◆ **Written problem**: Reproduce the span that opens at the line containing "Reconstruct the object in this render as an" and closes at the line containing "Model this object", both lines included, without alteration and without any other line.

[Begin Dataset entries]

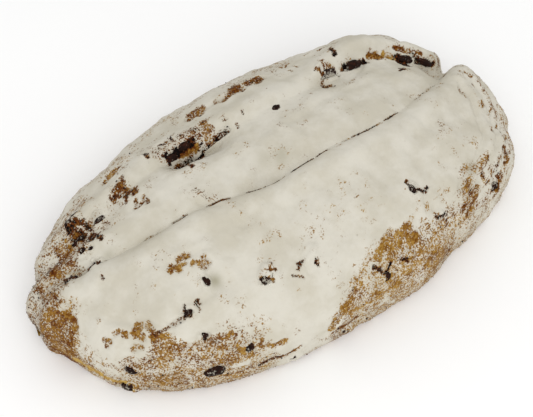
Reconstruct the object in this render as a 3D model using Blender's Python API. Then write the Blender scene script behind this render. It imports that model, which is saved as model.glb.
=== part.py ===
"""Stollen: a folded festive loaf with raisins baked into it, as closed solids.

Frame: +X runs along the loaf, +Y across it toward the torn back and +Z up. The origin is at the
middle of the flat underside. Sizes are in metres.

The loaf is one surface over a unit disc. A disc point (p, q) has a reach, its distance from the
middle, and a bearing, its angle. Reach 0 is the crown, RIM_REACH the widest line round the loaf and
1 the edge of the underside. The places of folds and lumps are given as (u, v), fractions of half
the length and half the width as seen from above.
"""

import math

import bmesh
import bpy
import numpy as np
from mathutils import Matrix, Vector

# Driving dimensions.
LENGTH = 0.290
WIDTH = 0.162
HEIGHT = 0.070
RIM_HEIGHT = 0.018
OUTLINE_POWER = 2.22
DOME_POWER = 0.80
RIM_REACH = 0.86
TUCK_UNDER = 0.045

# Grid of the loaf: steps along it, and steps across it in front of the fold, from the fold to the
# tear and behind the tear. Steps are crowded at the ends of each stretch by the crowding share.
STEPS_ALONG = 50
STEPS_ACROSS = (16, 13, 14)
CROWDING = 0.85

# The gap between a raisin and its pocket.
GAP = 0.0003

# Swellings of the outline: bearing in degrees, half-width in degrees, share of the radius.
OUTLINE_SWELLS = (
    (12, 12, -0.053),
    (46, 10, 0.065),
    (62, 7, -0.013),
    (122, 16, -0.041),
    (167, 4, 0.051),
    (173, 4, 0.022),
    (180, 5, 0.037),
    (-105, 22, -0.013),
    (-62, 5, -0.030),
    (-38, 8, 0.034),
)

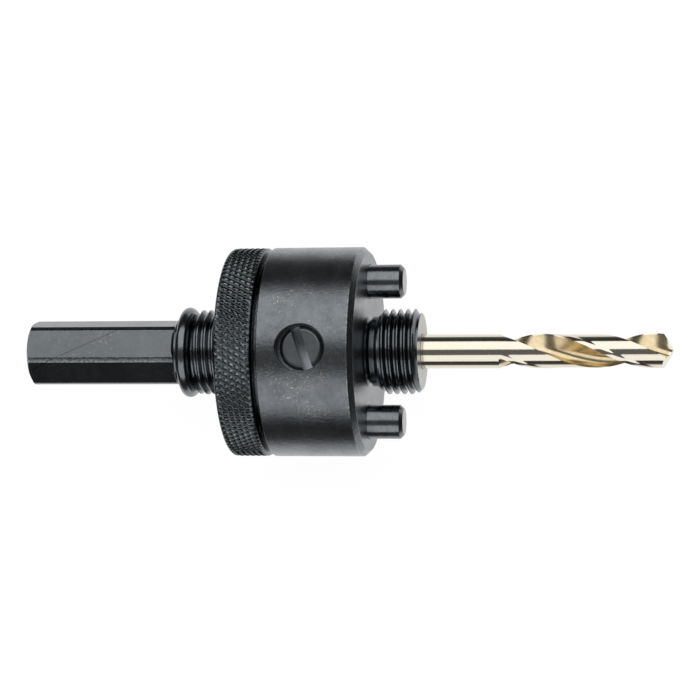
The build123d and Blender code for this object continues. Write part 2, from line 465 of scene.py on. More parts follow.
# A new metal with its tree, its shader and Object coordinates at hand
def newMaterial(name, roughness):
    material = bpy.data.materials.new(name)
    material.use_nodes = True
    tree = material.node_tree
    shader = tree.nodes["Principled BSDF"].inputs
    shader["Metallic"].default_value = 1.0
    shader["Roughness"].default_value = roughness
    place = tree.nodes.new("ShaderNodeTexCoord").outputs["Object"]
    return material, tree, shader, place


# The outputs of a group placed in a material, fed with coordinates and its own values
def useGroup(tree, group, vector, values):
    inputs = {"Vector": vector} | values
    return addNode(tree, "ShaderNodeGroup", inputs, node_tree=group).outputs


# Black oxide on steel: a dark bluish metal whose tone and gloss drift in patches, with
# lathe marks, shallow dents, pale specks, and edges and crests painted paler where the piece has
# them: worn bare on some pieces, a painted highlight on others
def makeBlackOxide(name, look):
    material, tree, shader, place = newMaterial(name, look["roughness"])
    tone = useGroup(tree, oxideTone, place, {"Patch Size": look["patchSize"]})
    marks = useGroup(tree, turnedMarks, place, {"Fineness": look["fineness"]})
    specks = useGroup(tree, scuffs, place, {"Amount": look["specks"]})
    colour = mixColours(tree, tone["Tone"], look["dark"], look["pale"])
    colour = mixColours(tree, specks["Mask"], colour, look["scuffColour"])
    # Pale edges and crests: oxide worn bare, and painted highlights where a finish uses them as
    # glints
    if look["rubbedAndGlinting"]:
        edge = addNode(tree, "ShaderNodeAttribute", attribute_name="edge").outputs["Fac"]
        rubsAndGlints = useGroup(tree, rubAndGlint, place, {"Edge": edge, "Amount": look["rubbedAndGlinting"]})
        colour = mixColours(tree, rubsAndGlints["Mask"], colour, look["wearAndGlintColour"])
    if look["hairline"]:
        mark = useGroup(tree, hairline, place, look["hairline"])
        colour = mixColours(tree, mark["Mask"], colour, look["cutColour"])
    feed(tree, colour, shader["Base Color"])
    low, high = look["roughness"] - look["glossier"], look["roughness"] + look["duller"]
    feed(tree, remap(tree, marks["Streak"], 0.0, 1.0, low, high), shader["Roughness"])
    knocks = useGroup(tree, dents, place, {"Dent Size": look["dentSize"]})
    hollow = bumpNormal(tree, knocks["Height"], look["dentDepth"])
    normal = bumpNormal(tree, marks["Height"], look["markDepth"], before=hollow)
    feed(tree, normal, shader["Normal"])
    return material


oxideLook = {
    "dark": (0.1, 0.11, 0.117, 1),
    "pale": (0.225, 0.24, 0.258, 1),
    "scuffColour": (0.5, 0.43, 0.37, 1),
    "wearAndGlintColour": (0.6, 0.56, 0.5, 1),
    "roughness": 0.25,
    "glossier": 0.03,  # how far the roughness falls and rises along the lathe marks
    "duller": 0.05,
    "patchSize": 90.0,
    "fineness": 2600.0,
    "markDepth": 0.01,
    "dentSize": 1700.0,
    "dentDepth": 0.034,
    "specks": 0.4,
    "rubbedAndGlinting": 0.0,
    "hairline": None,
    "cutColour": (0.04, 0.04, 0.045, 1),
}
turnedLook = {"specks": 1.5, "rubbedAndGlinting": 0.5, "dentDepth": 0.045}
faceLook = {"roughness": 0.3, "specks": 0.2, "markDepth": 0.02}
# Paler finish for the end faces of the nose and the pins
paleEndLook = {
    "dark": (0.34, 0.33, 0.31, 1),
    "pale": (0.44, 0.43, 0.41, 1),
    "roughness": 0.3,
    "specks": 0.6,
}
# Threads, collar and neck: a darker copy of the oxide, whose extra darkness is painted shade of the
# thread grooves
threadLook = {
    "dark": (0.1, 0.112, 0.12, 1),
    "pale": (0.15, 0.166, 0.18, 1),
    "roughness": 0.17,
    "specks": 0.2,
    "rubbedAndGlinting": 0.12,
}
# Knurl: the darker base is painted shade of the grooves, and the pale blue-grey crests are painted
# highlights on top of their wear
knurlLook = {
    "dark": (0.045, 0.052, 0.054, 1),
    "pale": (0.075, 0.085, 0.09, 1),
    "roughness": 0.2,
    "specks": 0.3,
    "rubbedAndGlinting": 1.0,
    "wearAndGlintColour": (0.36, 0.4, 0.42, 1),
}
# Hexagon bar: the turned corners are painted a pale grey-green, a painted highlight along with wear
barLook = {
    "dark": (0.105, 0.115, 0.122, 1),
    "pale": (0.145, 0.156, 0.165, 1),
    "roughness": 0.22,
    "specks": 0.5,
    "markDepth": 0.004,
    "dentDepth": 0.02,
    "rubbedAndGlinting": 1.6,
    "wearAndGlintColour": (0.22, 0.25, 0.25, 1),
    "hairline": {"Slope": 0.451, "Offset": 0.02544, "Start": -0.0644, "End": -0.046},
}
pinLook = {"roughness": 0.2, "specks": 0.3, "dentDepth": 0.007}
springLook = {"roughness": 0.2, "specks": 0.0, "markDepth": 0.003, "dentDepth": 0.004}
screwLook = {"roughness": 0.3, "specks": 0.3, "dark": (0.14, 0.15, 0.157, 1), "dentDepth": 0.02}
turnedOxide = makeBlackOxide("turnedOxide", oxideLook | turnedLook)
faceOxide = makeBlackOxide("faceOxide", oxideLook | faceLook)
paleEndOxide = makeBlackOxide("paleEndOxide", oxideLook | paleEndLook)
threadOxide = makeBlackOxide("threadOxide", oxideLook | threadLook)
knurlOxide = makeBlackOxide("knurlOxide", oxideLook | knurlLook)
barOxide = makeBlackOxide("barOxide", oxideLook | barLook)
pinOxide = makeBlackOxide("pinOxide", oxideLook | pinLook)
springOxide = makeBlackOxide("springOxide", oxideLook | springLook)
screwOxide = makeBlackOxide("screwOxide", oxideLook | screwLook)
print("black oxide finishes made")


stem = {
    "flats": 11.11,
    "hexTurn": 45.0,
    "cornerRadius": 6.149,
    "flatColumns": 22,
    "cornerColumns": 6,
    "edgeHold": 0.008,
    "endRadius": 5.4,
    "endSlope": 0.6,
    "collarWidth": 1.15,
    "collarRadius": 6.43,
    "collarChamfer": 0.62,
    "grooveRadius": 6.035,
    "threadChamfer": 0.9,
    "crestX": -30.2,
    "boreRadius": drillRadius + 0.05,
    "boreGap": 0.1,
    "boreCone": 1.94,
    "insideBarrel": 0.6,
}
hexEnd = bodyLow[0]
barrelRear = -17.6
rearThreadEnd = ringHigh[0] + 0.05
collarFront = ringLow[0] - 0.05
hexFront = collarFront - stem["collarWidth"]


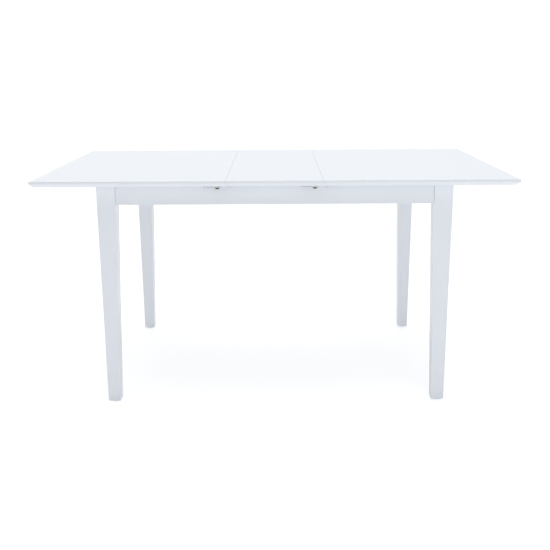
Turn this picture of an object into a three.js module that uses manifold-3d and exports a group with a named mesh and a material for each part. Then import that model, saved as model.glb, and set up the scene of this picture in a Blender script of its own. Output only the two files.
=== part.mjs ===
// An extendable dining table, drawn out to its full length with its leaf in place.
// Millimetres, +Z up, X along the table, origin on the floor under the middle of the top.
//
// The two halves of the top slide on a fixed frame of four legs and four aprons. The gap between
// them holds a leaf of two panels, which folds up like a book about the line where they meet.
// Swing locks on the underside tie the leaf and the halves together.
import * as THREE from "three";
import { mergeVertices } from "three/addons/utils/BufferGeometryUtils.js";
import Module from "manifold-3d";

const wasm = await Module();
wasm.setup();

// ---------------------------------------------------------------- driving dimensions
// Top
const TABLE_HEIGHT = 740;
const HALF_LENGTH = 600; // one half of the top, along X
const LEAF_WIDTH = 300; // the gap between the halves, which the leaf fills
const TOP_WIDTH = 900;
const TOP_THICKNESS = 18;
const EDGE_BAND = 7; // upright part of the edge, above the under-bevel
const BEVEL_WIDTH = 11; // how far the under-bevel cuts in
const SEAM_GAP = 0.4; // leaf to each half
const FOLD_GAP = 0.5; // between the two leaf panels
const REST_GAP = 0.3; // between a piece and what it rests on or is fixed to

// Frame
const TOP_OVERHANG = 45; // closed top beyond the legs, on every side
const LEG_TOP = 58;
const LEG_FOOT = 40;
const LEG_TAPER_START = 6; // below the apron
const LEG_FOOT_CHAMFER = 2;
const APRON_HEIGHT = 62;
const APRON_THICKNESS = 20;
const APRON_SETBACK = 4; // behind the legs' outer faces
const GLIDE_RADIUS = 12;
const GLIDE_THICKNESS = 3;
const GLIDE_PIN_RADIUS = 1.7;
const GLIDE_PIN_LENGTH = 16;

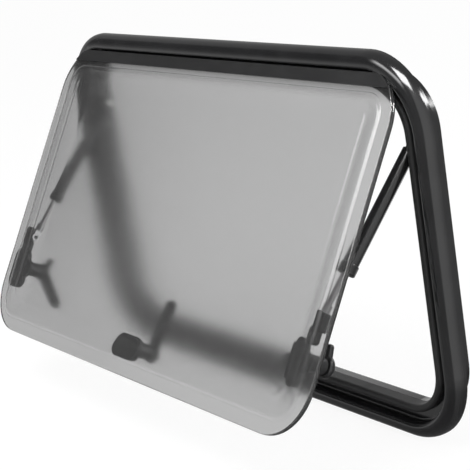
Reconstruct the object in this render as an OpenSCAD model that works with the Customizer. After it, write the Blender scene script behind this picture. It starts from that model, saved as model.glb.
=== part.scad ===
// Top-hung caravan window: a double acrylic sash on a continuous hinge, held open by two
// telescopic stays and closed by three turning latches that hook behind the frame's ledge.
// Origin: on the outer face of the wall, at the bottom centre of the wall opening.
// X runs to the right seen from outside, Y into the wall and Z up. All sizes are in mm.

/* [Wall opening] */
// Width of the opening in the wall
opening_w = 700; // [600:10:1000]
// Height of the opening in the wall
opening_h = 400; // [380:10:700]
// Corner radius of the opening
opening_r = 66; // [56:1:74]
// Thickness of the wall
wall_t = 30; // [24:1:45]

/* [Outer frame] */
// How far the flange reaches past the opening
flange_over = 24; // [23:1:40]
// Radius of the outer roll
roll_r = 15; // [13:0.5:16]
// Radius of the roll's inner flank
flank_r = 4; // [3:0.5:5]
// Height of the square edge under the roll
edge_h = 3.5; // [2:0.5:6]
// How far the shelf reaches into the opening
shelf_in = 13; // [12.5:0.1:13.5]
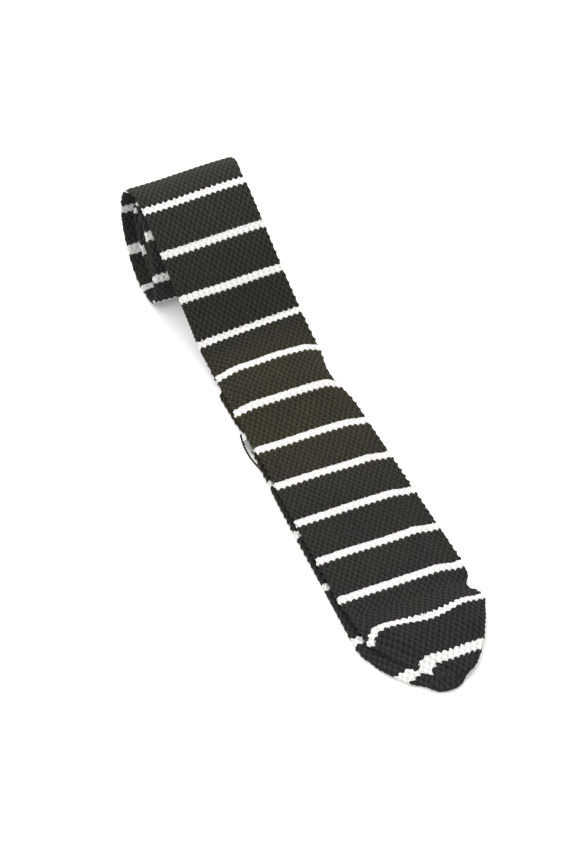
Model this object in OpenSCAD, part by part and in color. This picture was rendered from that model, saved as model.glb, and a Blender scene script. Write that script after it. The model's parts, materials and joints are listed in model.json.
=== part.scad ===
// Knitted necktie, folded in half at the neck and rolled up from the fold.
// The roll stands at the back with its axis along X.  The wide blade leaves the
// top of the roll, runs down a ramp and lies flat towards -Y, over the narrow tail.
// Units are millimetres.  The origin is on the resting surface, under the roll's axis
// and in line with the middle of the flat run.

/* [Fabric] */
// Thickness of one flattened knitted tube, blade or tail
ply_t = 2.2; // [1.6:0.1:3]
// Space between the backs of the blade and the tail, for seams and labels
ply_gap = 0.8; // [0.8:0.1:1.4]
// Space between one turn of the roll and the next
turn_gap = 0.2; // [0.2:0.1:1]

/* [Roll] */
// Radius of the roll's outer face at its crest
crest_r = 25; // [22:1:32]
// Turns of the folded tie in the roll
roll_turns = 3; // [2:0.5:3]
// Slope of the ramp between the roll and the flat run, degrees
ramp_angle = 32; // [24:1:40]
// How far the roll has settled into its flat underside
roll_sink = 0.6; // [0.3:0.1:1.5]
// How far the roll stands to the left of the flat run's middle line
roll_lead = 4; // [0:0.5:5]

/* [Blade] */
// Width of the blade at the roll
blade_w = 51; // [44:1:60]
// Width of the blade at the shoulders of its point
blade_shoulder_w = 58; // [52:1:64]
// Flat length of the blade, from the foot of the ramp to the point
blade_len = 207; // [202:1:212]
// Length of the blade's rounded point
blade_point_len = 36; // [30:1:40]

/* [Tail] */
// Width of the tail at the roll
tail_w = 44; // [36:1:48]
// Width of the tail at the shoulders of its point
tail_shoulder_w = 52; // [40:1:56]
// Flat length of the tail, from the foot of the ramp to the point
tail_len = 210; // [206:1:214]
// Length of the tail's rounded point
tail_point_len = 36; // [30:1:40]
// How far the tail's centre lies to the left of the blade's at the ramp
tail_shift = 3; // [2:0.5:5]
// How far the tail drifts further left for each millimetre of flat length
tail_drift = 0.012; // [0:0.002:0.02]

/* [Stripes] */
// Width of a white stripe
stripe_w = 4.1; // [3:0.1:5]
// Repeat of the blade's stripes in the flat run
blade_pitch = 23.4; // [22:0.1:24]
// Repeat of the blade's stripes on the ramp and over the roll's top
blade_ramp_pitch = 22.2; // [20:0.1:24]
// Repeat of the blade's stripes in the turns of the roll
blade_turn_pitch = 17.5; // [16:0.1:24]
// Distance between the last stripes towards the blade's point
blade_last_pitch = 21.8; // [18:0.1:22]
// Flat distance from the foot of the ramp to the blade's first stripe
blade_first = 11; // [9:0.5:13]
// Repeat of the tail's stripes
tail_pitch = 32; // [28:1:34]
// Flat distance from the foot of the ramp to the tail's first stripe
tail_first = 12; // [9:0.5:13]
// Distance between the last two stripes of the tail
tail_last_pitch = 26; // [22:1:28]

/* [Neck] */
// Width of the plain neck band at the heart of the roll
neck_w = 44; // [30:1:44]
// Length of neck band left beyond the last stripe of each half
neck_min = 26; // [20:1:34]

/* [Trim] */
// Width of the plain label on the blade's back
label_w = 40; // [30:1:44]
// Height of the plain label along the tie
label_h = 22; // [16:1:24]
// Distance from the foot of the ramp to the label's middle
label_v = 56; // [50:1:60]
// Thickness of the label
label_t = 0.35; // [0.25:0.05:0.35]
// Thickness of the keeper loop's cord
keeper_d = 0.8; // [0.6:0.1:0.8]
// Distance between the two ends of the keeper loop
keeper_span = 24; // [20:1:30]
// How far the keeper loop bulges beyond the blade's left edge
keeper_bulge = 2.2; // [2:0.2:4]

/* [Hidden] */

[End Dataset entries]

◆ **The output**:
Reconstruct the object in this render as an OpenSCAD model that works with the Customizer. After it, write the Blender scene script behind this picture. It starts from that model, saved as model.glb.
=== part.scad ===
// Top-hung caravan window: a double acrylic sash on a continuous hinge, held open by two
// telescopic stays and closed by three turning latches that hook behind the frame's ledge.
// Origin: on the outer face of the wall, at the bottom centre of the wall opening.
// X runs to the right seen from outside, Y into the wall and Z up. All sizes are in mm.

/* [Wall opening] */
// Width of the opening in the wall
opening_w = 700; // [600:10:1000]
// Height of the opening in the wall
opening_h = 400; // [380:10:700]
// Corner radius of the opening
opening_r = 66; // [56:1:74]
// Thickness of the wall
wall_t = 30; // [24:1:45]

/* [Outer frame] */
// How far the flange reaches past the opening
flange_over = 24; // [23:1:40]
// Radius of the outer roll
roll_r = 15; // [13:0.5:16]
// Radius of the roll's inner flank
flank_r = 4; // [3:0.5:5]
// Height of the square edge under the roll
edge_h = 3.5; // [2:0.5:6]
// How far the shelf reaches into the opening
shelf_in = 13; // [12.5:0.1:13.5]
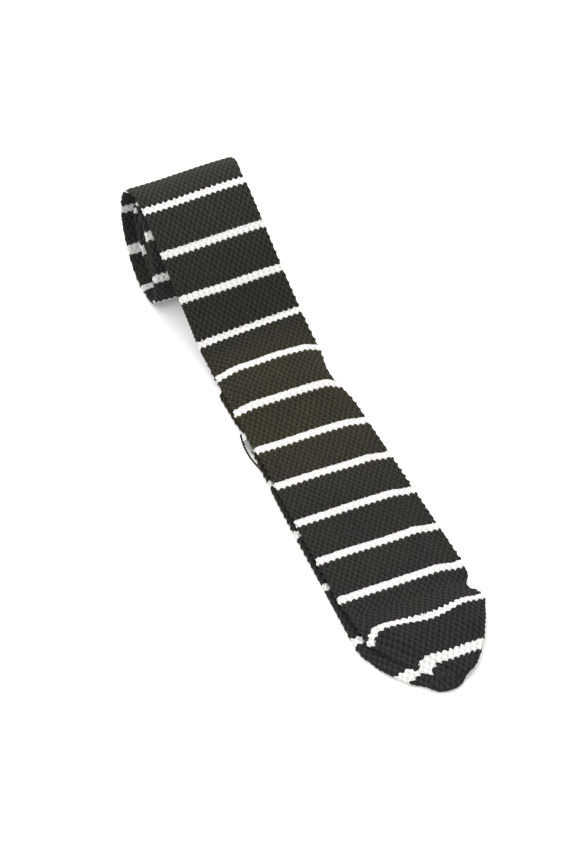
Model this object in OpenSCAD, part by part and in color. This picture was rendered from that model, saved as model.glb, and a Blender scene script. Write that script after it. The model's parts, materials and joints are listed in model.json.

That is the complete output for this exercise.